▶ **Material for this exercise**:
^^^^^^^^^^^^^^^^
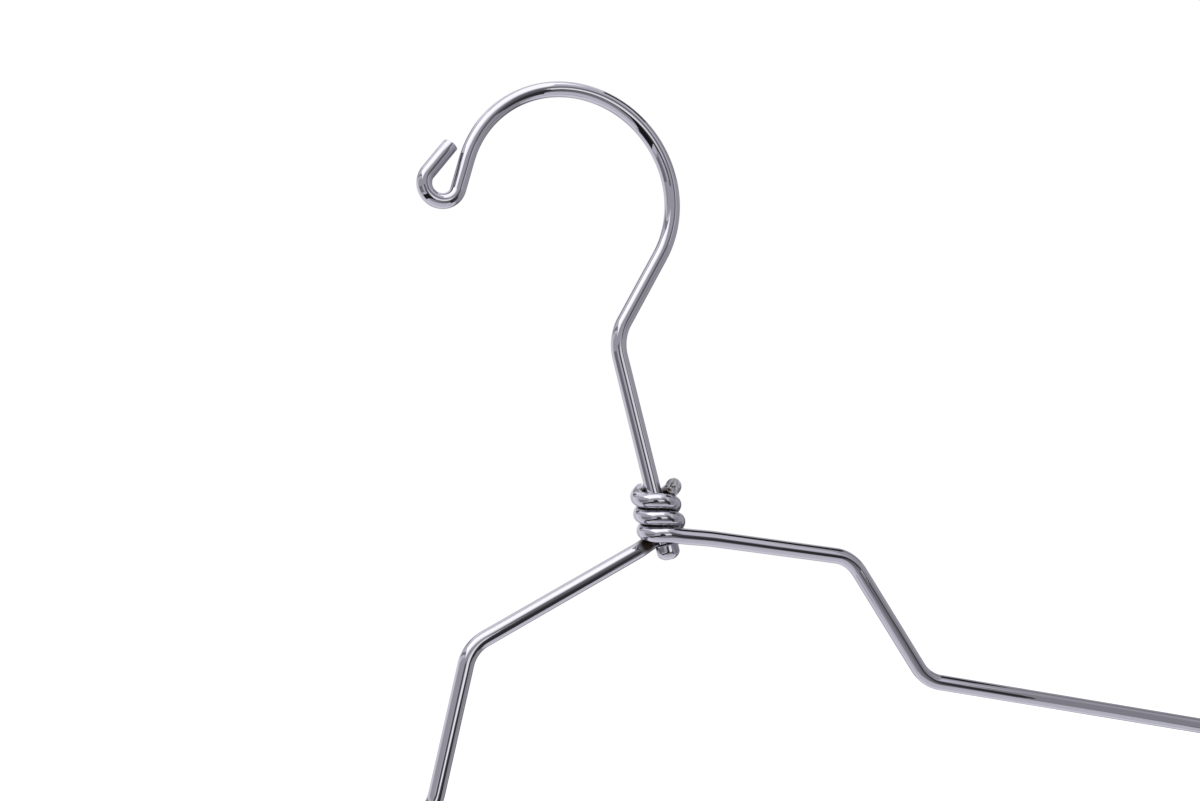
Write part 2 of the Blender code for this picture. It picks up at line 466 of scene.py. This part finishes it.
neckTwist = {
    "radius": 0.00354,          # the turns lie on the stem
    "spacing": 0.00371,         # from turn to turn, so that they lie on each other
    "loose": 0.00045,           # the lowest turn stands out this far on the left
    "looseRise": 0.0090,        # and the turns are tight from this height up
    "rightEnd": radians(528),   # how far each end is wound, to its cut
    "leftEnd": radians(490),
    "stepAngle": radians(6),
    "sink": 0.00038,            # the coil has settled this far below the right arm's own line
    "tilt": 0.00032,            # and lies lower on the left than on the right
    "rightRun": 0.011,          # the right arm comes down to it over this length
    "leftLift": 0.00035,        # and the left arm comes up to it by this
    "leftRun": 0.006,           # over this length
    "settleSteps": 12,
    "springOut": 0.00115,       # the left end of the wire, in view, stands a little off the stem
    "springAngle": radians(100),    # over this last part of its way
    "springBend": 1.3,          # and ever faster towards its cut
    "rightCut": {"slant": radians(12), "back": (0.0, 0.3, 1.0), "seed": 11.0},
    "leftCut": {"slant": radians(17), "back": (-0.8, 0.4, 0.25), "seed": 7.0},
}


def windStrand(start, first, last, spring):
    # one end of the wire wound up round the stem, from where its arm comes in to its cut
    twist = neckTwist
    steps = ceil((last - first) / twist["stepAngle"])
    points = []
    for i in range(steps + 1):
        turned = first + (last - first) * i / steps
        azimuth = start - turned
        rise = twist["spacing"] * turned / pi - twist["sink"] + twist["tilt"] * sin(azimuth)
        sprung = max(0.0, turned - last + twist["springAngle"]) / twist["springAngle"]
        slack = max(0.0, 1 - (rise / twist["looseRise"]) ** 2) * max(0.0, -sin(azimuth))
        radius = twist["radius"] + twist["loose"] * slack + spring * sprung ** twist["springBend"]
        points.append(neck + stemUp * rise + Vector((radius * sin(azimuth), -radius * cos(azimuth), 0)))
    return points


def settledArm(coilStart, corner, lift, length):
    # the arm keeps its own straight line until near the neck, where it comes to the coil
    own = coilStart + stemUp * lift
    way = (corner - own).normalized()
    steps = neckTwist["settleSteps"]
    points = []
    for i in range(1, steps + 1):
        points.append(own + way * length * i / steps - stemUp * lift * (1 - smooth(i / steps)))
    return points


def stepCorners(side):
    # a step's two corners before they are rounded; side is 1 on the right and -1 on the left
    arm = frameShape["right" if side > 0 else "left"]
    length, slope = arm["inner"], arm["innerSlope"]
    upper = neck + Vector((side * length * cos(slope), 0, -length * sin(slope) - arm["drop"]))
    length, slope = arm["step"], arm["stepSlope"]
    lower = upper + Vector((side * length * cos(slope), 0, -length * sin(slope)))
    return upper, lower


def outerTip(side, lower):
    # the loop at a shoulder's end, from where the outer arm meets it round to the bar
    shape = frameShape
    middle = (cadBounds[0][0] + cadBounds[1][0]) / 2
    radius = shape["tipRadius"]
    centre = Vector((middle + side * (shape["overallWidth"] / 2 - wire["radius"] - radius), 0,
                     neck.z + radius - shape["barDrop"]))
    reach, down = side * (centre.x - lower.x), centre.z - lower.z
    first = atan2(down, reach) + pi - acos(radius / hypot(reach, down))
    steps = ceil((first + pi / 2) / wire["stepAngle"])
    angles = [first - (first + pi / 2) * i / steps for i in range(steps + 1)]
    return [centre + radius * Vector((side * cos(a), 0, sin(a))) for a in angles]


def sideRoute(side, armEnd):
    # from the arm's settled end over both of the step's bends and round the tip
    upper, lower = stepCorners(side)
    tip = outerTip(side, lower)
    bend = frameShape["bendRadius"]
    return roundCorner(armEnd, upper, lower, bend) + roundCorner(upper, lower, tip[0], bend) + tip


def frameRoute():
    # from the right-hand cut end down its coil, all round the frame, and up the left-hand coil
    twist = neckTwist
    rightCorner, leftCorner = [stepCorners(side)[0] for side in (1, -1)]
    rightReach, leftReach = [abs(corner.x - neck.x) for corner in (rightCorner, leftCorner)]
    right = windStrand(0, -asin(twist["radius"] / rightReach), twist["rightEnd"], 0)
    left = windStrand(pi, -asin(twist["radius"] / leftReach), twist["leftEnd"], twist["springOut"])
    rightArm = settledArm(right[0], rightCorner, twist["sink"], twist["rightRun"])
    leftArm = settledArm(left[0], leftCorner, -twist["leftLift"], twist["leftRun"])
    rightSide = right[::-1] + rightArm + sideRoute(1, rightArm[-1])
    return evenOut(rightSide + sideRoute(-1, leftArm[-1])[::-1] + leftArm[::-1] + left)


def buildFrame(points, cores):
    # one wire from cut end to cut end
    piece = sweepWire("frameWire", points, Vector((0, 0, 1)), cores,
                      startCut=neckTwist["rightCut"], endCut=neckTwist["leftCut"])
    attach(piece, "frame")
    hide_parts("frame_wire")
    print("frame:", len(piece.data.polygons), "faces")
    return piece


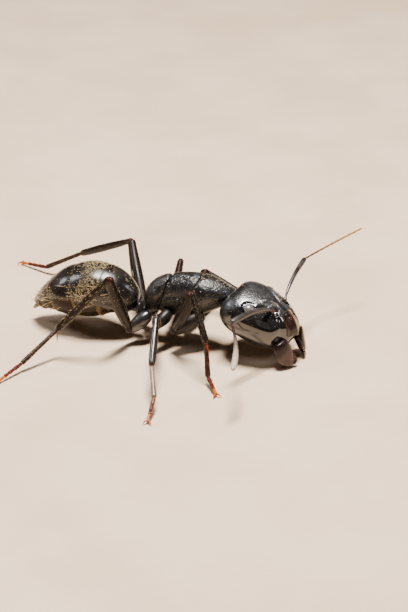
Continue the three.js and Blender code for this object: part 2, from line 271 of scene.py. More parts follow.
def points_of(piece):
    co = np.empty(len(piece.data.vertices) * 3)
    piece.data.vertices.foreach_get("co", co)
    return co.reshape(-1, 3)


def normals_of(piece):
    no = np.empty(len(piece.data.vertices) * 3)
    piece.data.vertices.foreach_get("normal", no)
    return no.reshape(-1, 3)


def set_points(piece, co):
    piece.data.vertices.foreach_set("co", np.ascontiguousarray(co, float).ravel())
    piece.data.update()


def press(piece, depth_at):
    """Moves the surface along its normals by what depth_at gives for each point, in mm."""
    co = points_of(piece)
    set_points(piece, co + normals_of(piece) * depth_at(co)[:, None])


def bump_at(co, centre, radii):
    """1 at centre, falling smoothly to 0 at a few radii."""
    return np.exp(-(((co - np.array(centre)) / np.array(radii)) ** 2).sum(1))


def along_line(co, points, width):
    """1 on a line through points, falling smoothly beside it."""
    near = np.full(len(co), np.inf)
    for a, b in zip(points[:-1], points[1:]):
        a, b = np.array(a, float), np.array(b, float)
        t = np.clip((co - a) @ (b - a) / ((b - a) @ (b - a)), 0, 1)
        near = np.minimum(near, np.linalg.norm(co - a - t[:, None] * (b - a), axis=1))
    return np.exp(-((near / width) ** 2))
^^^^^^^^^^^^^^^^
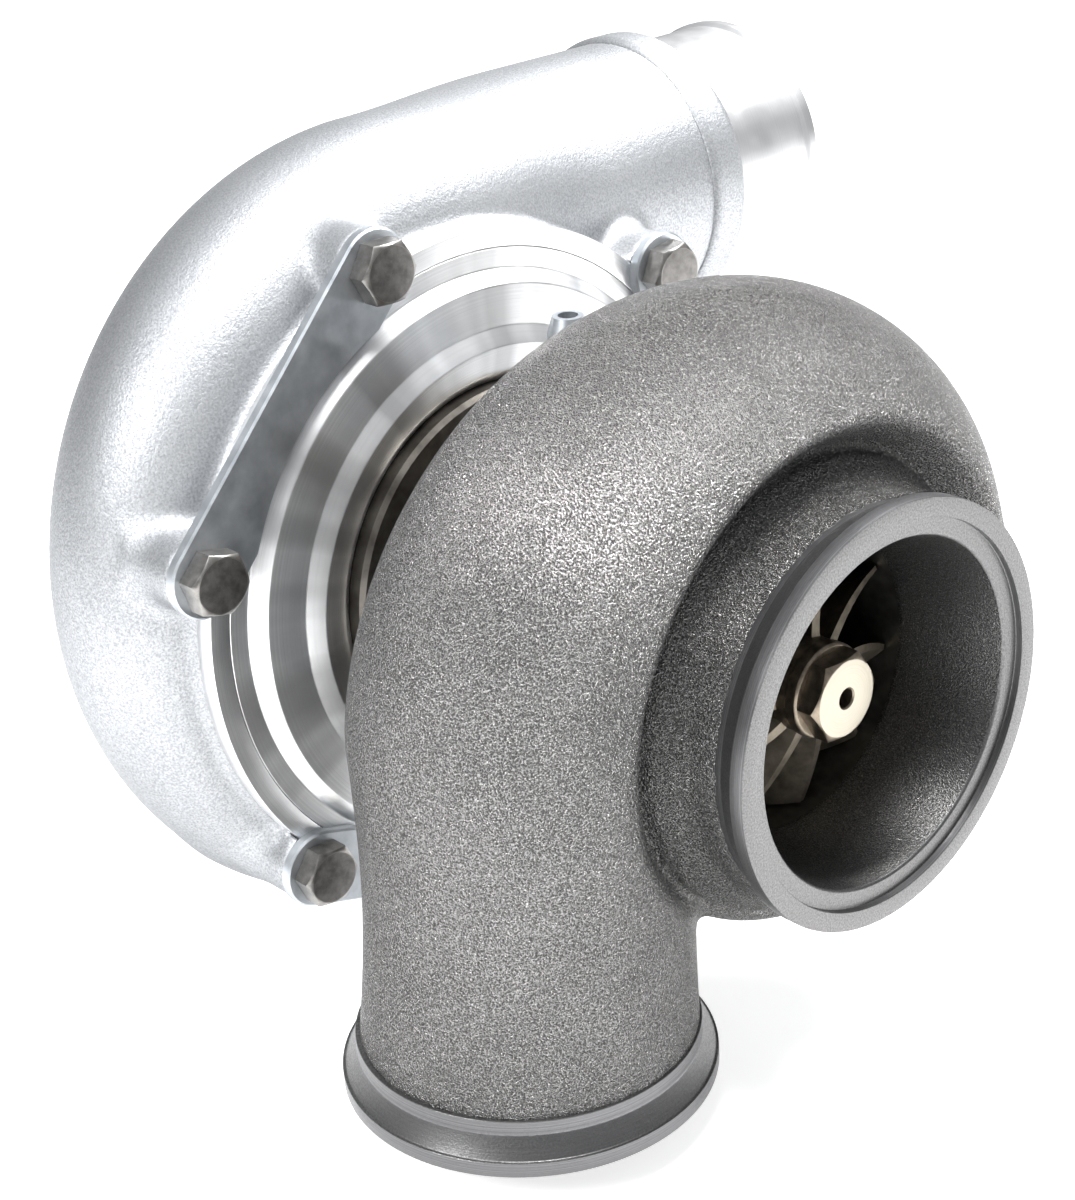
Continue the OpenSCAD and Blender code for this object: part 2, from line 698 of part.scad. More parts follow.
^^^^^^^^^^^^^^^^
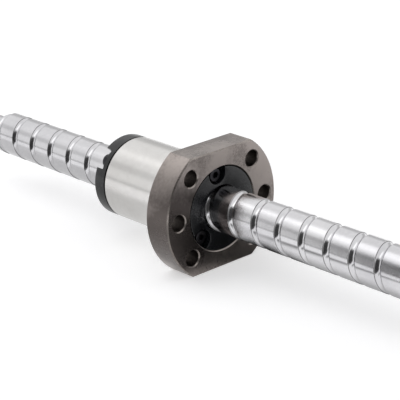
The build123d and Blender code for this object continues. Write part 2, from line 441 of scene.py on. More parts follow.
^^^^^^^^^^^^^^^^
▶ **Your task**:
In the listing above, find the line containing "Continue the three.js" and the line containing "return np.exp(-((near / width) ** 2))", then repeat those two lines and everything between them exactly.

▶ **Exercise response**:
Continue the three.js and Blender code for this object: part 2, from line 271 of scene.py. More parts follow.
def points_of(piece):
    co = np.empty(len(piece.data.vertices) * 3)
    piece.data.vertices.foreach_get("co", co)
    return co.reshape(-1, 3)


def normals_of(piece):
    no = np.empty(len(piece.data.vertices) * 3)
    piece.data.vertices.foreach_get("normal", no)
    return no.reshape(-1, 3)


def set_points(piece, co):
    piece.data.vertices.foreach_set("co", np.ascontiguousarray(co, float).ravel())
    piece.data.update()


def press(piece, depth_at):
    """Moves the surface along its normals by what depth_at gives for each point, in mm."""
    co = points_of(piece)
    set_points(piece, co + normals_of(piece) * depth_at(co)[:, None])


def bump_at(co, centre, radii):
    """1 at centre, falling smoothly to 0 at a few radii."""
    return np.exp(-(((co - np.array(centre)) / np.array(radii)) ** 2).sum(1))


def along_line(co, points, width):
    """1 on a line through points, falling smoothly beside it."""
    near = np.full(len(co), np.inf)
    for a, b in zip(points[:-1], points[1:]):
        a, b = np.array(a, float), np.array(b, float)
        t = np.clip((co - a) @ (b - a) / ((b - a) @ (b - a)), 0, 1)
        near = np.minimum(near, np.linalg.norm(co - a - t[:, None] * (b - a), axis=1))
    return np.exp(-((near / width) ** 2))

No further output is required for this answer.